Another major driver of the hiring plan is the surge of innovation across the region. Asia-Pacific has become a global leader in digital transformation, from mobile banking adoption to the rise of fintech firms reshaping payments, trade finance, and lending. JPMorgan intends to position itself at the intersection of these changes, offering cross-border finance solutions, advisory services, and capital market access to regional companies embracing new technologies. A larger corporate banking team means more capability to respond to evolving client demands in this rapidly changing environment.

Notably, the move comes even as economic concerns persist in some of the region’s largest markets. China, for instance, has experienced headwinds linked to its real estate sector and slower domestic consumption. However, JPMorgan executives have emphasized that their China business continues to grow strongly, recording roughly 25 percent year-on-year expansion. This performance suggests that demand for global financial services remains resilient, even in markets facing structural challenges.

Still, execution will be critical for the success of this strategy. Recruiting bankers with the right mix of expertise, language skills, and regulatory knowledge in such a competitive environment will not be straightforward. Each Asia-Pacific country operates under its own legal and regulatory framework, meaning compliance is complex and costly. At the same time, increasing headcount at a rapid pace places pressure on the bank’s margins, and the challenge will be to ensure that new revenue streams grow quickly enough to offset higher costs.

Global economic conditions also add layers of uncertainty. Any slowdown in international trade, policy changes that restrict capital flows, or sudden shocks in key economies could reduce the payoff from the bank’s heavy investment. Nevertheless, by making a bold bet on Asia, JPMorgan is signaling that it expects the region to remain central to the next phase of global economic growth.
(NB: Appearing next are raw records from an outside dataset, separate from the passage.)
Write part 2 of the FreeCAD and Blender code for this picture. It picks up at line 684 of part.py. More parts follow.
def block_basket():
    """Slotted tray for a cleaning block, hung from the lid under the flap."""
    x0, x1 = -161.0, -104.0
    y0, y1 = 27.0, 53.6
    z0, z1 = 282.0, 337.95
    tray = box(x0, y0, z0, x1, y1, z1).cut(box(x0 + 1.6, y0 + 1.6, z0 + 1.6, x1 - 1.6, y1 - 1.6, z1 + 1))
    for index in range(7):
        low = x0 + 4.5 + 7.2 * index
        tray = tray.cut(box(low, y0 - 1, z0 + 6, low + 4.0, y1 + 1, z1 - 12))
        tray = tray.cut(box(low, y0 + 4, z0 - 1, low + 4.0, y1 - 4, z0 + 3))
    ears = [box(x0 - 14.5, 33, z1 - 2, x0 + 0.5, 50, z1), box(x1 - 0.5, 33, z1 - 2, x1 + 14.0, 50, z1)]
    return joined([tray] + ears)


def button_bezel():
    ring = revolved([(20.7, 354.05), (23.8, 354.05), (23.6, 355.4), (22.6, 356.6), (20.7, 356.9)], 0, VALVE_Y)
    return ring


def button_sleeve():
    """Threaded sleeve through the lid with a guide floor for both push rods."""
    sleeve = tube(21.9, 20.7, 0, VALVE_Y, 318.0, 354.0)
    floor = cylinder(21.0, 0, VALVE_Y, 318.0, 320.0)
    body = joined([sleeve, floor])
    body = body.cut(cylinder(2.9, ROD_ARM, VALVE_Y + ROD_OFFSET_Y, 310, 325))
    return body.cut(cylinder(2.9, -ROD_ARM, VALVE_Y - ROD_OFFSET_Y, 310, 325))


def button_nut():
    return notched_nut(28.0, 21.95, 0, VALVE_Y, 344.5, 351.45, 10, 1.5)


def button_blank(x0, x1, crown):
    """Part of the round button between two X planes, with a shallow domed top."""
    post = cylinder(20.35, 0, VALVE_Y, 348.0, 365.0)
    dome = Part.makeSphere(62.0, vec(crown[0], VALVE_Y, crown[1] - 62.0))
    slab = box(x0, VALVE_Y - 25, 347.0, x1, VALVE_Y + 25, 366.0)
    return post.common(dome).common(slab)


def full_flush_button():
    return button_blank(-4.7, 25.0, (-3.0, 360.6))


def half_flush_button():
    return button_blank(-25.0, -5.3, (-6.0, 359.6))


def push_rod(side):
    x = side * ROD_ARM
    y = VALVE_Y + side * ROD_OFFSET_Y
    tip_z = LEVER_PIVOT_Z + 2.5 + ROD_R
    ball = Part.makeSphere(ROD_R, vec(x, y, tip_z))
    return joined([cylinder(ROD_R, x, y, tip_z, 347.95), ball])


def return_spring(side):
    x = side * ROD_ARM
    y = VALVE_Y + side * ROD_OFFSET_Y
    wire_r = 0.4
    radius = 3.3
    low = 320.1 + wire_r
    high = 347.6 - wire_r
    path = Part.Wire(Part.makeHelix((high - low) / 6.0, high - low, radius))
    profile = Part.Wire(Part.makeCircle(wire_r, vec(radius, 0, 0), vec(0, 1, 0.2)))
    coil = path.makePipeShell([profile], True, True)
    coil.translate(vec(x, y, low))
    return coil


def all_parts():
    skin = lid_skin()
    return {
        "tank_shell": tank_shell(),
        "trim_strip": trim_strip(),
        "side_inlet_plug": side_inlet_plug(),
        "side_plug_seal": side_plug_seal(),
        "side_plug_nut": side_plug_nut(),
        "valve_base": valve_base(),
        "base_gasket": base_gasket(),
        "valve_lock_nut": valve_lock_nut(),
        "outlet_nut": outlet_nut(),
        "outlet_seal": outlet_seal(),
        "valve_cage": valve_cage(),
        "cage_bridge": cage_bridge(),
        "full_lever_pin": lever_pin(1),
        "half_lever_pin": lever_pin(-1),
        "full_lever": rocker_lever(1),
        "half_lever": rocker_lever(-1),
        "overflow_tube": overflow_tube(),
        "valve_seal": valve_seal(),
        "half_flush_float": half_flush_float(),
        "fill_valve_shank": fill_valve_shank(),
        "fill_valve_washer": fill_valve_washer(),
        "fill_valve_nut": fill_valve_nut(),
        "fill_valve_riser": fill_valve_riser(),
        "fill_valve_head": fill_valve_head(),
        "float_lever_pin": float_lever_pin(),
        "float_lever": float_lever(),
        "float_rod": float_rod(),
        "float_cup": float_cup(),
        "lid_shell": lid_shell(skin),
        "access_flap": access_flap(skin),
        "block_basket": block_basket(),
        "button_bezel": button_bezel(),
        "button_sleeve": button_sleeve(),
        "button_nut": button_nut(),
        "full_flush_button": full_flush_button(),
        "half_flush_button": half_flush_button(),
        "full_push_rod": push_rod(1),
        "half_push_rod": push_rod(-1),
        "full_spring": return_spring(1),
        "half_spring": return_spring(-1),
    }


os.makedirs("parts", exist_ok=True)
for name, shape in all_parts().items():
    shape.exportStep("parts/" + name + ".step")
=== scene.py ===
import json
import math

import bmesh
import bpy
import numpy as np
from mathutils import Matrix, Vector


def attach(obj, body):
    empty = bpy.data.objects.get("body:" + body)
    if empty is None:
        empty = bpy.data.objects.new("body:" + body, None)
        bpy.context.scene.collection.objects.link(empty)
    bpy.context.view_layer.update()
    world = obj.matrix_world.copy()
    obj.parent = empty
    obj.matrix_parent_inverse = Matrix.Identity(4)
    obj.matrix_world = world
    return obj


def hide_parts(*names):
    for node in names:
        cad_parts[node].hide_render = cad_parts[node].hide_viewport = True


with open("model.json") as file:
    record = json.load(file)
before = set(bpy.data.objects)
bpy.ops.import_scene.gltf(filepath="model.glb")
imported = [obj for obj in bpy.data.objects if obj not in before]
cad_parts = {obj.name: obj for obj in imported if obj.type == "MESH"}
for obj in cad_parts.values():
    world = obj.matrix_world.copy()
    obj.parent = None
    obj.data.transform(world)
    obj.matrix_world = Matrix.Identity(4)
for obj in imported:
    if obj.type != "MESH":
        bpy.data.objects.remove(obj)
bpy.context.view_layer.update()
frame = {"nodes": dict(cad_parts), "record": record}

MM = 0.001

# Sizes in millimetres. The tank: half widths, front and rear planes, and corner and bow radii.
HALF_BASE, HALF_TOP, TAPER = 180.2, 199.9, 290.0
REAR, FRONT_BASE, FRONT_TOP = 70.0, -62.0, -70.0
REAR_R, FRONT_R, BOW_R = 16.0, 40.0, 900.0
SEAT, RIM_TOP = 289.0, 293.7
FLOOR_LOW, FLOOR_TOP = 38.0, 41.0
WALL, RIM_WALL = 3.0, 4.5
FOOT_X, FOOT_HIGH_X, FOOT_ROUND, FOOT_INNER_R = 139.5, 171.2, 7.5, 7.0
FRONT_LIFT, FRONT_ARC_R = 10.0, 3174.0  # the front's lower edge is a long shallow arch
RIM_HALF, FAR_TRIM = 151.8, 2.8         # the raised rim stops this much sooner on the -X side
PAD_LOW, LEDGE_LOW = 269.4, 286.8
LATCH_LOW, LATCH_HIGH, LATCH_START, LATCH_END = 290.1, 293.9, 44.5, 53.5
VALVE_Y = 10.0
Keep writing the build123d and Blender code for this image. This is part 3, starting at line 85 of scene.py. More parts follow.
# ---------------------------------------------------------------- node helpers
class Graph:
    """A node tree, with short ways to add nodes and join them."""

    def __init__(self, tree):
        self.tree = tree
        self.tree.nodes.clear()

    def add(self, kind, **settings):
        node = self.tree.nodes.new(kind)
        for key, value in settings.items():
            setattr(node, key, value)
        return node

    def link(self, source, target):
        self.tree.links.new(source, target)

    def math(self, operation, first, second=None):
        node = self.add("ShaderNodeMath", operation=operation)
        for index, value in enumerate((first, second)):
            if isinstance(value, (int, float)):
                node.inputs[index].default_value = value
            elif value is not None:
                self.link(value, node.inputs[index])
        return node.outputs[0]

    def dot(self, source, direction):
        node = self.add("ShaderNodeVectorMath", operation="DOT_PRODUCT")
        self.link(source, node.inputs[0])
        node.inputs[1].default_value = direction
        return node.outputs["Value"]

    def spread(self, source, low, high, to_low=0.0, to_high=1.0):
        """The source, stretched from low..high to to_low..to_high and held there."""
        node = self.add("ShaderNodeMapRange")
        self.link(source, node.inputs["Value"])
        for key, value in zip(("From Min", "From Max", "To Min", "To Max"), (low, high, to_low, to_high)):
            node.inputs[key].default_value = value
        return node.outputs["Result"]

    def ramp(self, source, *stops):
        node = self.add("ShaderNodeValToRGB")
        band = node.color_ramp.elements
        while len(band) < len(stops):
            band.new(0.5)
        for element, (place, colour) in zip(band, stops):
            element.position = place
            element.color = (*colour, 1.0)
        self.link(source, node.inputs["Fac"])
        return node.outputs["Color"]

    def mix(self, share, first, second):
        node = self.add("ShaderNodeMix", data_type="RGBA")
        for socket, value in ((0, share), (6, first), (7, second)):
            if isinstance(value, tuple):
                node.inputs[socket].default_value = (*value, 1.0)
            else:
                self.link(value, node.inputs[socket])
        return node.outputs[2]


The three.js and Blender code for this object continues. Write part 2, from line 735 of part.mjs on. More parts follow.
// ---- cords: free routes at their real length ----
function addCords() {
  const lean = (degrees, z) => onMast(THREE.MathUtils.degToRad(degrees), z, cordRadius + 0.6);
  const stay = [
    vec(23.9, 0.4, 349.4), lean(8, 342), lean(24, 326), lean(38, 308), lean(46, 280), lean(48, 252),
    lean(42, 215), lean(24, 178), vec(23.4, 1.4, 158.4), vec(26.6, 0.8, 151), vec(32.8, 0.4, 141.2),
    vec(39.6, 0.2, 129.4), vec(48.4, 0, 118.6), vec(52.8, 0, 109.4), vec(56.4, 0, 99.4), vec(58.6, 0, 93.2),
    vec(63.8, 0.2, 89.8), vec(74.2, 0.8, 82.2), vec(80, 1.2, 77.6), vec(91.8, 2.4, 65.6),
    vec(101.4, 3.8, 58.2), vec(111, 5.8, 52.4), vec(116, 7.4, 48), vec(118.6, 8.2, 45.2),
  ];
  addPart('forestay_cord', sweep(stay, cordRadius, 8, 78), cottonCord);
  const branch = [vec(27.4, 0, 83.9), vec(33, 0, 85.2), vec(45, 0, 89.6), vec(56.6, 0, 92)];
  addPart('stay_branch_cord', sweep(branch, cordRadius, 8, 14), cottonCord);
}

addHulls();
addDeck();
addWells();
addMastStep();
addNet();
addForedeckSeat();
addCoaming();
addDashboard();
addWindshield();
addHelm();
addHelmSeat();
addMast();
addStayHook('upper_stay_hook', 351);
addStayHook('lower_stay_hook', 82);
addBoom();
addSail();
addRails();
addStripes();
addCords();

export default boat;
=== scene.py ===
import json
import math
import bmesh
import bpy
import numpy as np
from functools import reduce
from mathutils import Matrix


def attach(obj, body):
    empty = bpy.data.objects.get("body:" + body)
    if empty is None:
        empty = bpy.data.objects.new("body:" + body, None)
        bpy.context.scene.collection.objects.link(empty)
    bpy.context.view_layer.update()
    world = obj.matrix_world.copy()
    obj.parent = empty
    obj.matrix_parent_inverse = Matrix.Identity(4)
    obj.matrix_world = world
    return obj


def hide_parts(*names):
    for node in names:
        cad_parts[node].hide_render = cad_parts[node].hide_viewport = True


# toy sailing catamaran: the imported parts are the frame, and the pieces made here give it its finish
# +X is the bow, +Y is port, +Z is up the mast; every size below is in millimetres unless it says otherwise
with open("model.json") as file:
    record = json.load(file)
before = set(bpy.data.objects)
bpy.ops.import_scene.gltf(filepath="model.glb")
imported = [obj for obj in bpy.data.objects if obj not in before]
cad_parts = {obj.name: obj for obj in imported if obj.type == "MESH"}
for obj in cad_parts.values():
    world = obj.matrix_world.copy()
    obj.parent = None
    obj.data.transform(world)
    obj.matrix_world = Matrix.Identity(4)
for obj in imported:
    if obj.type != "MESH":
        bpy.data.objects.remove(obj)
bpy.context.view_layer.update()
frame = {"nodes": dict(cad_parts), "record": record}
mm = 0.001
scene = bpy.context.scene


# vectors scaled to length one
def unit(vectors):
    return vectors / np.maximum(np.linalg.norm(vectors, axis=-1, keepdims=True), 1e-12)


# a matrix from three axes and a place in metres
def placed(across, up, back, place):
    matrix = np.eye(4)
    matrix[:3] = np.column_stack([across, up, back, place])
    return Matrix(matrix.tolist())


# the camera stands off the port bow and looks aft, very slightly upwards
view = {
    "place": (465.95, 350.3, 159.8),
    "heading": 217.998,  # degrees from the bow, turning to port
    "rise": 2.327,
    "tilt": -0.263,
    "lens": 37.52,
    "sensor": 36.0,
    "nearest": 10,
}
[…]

The hiring expansion is also likely to influence competitive dynamics across the banking sector. Other international banks may feel compelled to strengthen their own Asia-Pacific operations to keep pace with JPMorgan’s growing footprint. For local banks in the region, this will increase competition, but it may also raise opportunities for partnerships, joint ventures, or other forms of collaboration with global financial institutions.

Ultimately, the scale and success of JPMorgan’s strategy will be judged by how well it balances growth with discipline. If the bank can expand its presence without diluting profitability and manage regulatory and operational risks effectively, the Asia-Pacific hiring surge could secure its position as a leader in one of the world’s fastest-growing financial regions. If not, the initiative could weigh on its performance, particularly in a volatile global economy.

By doubling down on its investment in Asia-Pacific corporate banking, JPMorgan is making a clear statement: the future of global finance will be shaped as much in the financial centers of Singapore, Hong Kong, Shanghai, and Mumbai as it is in New York or London. The bank’s ability to deliver on this vision will help define its growth trajectory well into the next decade.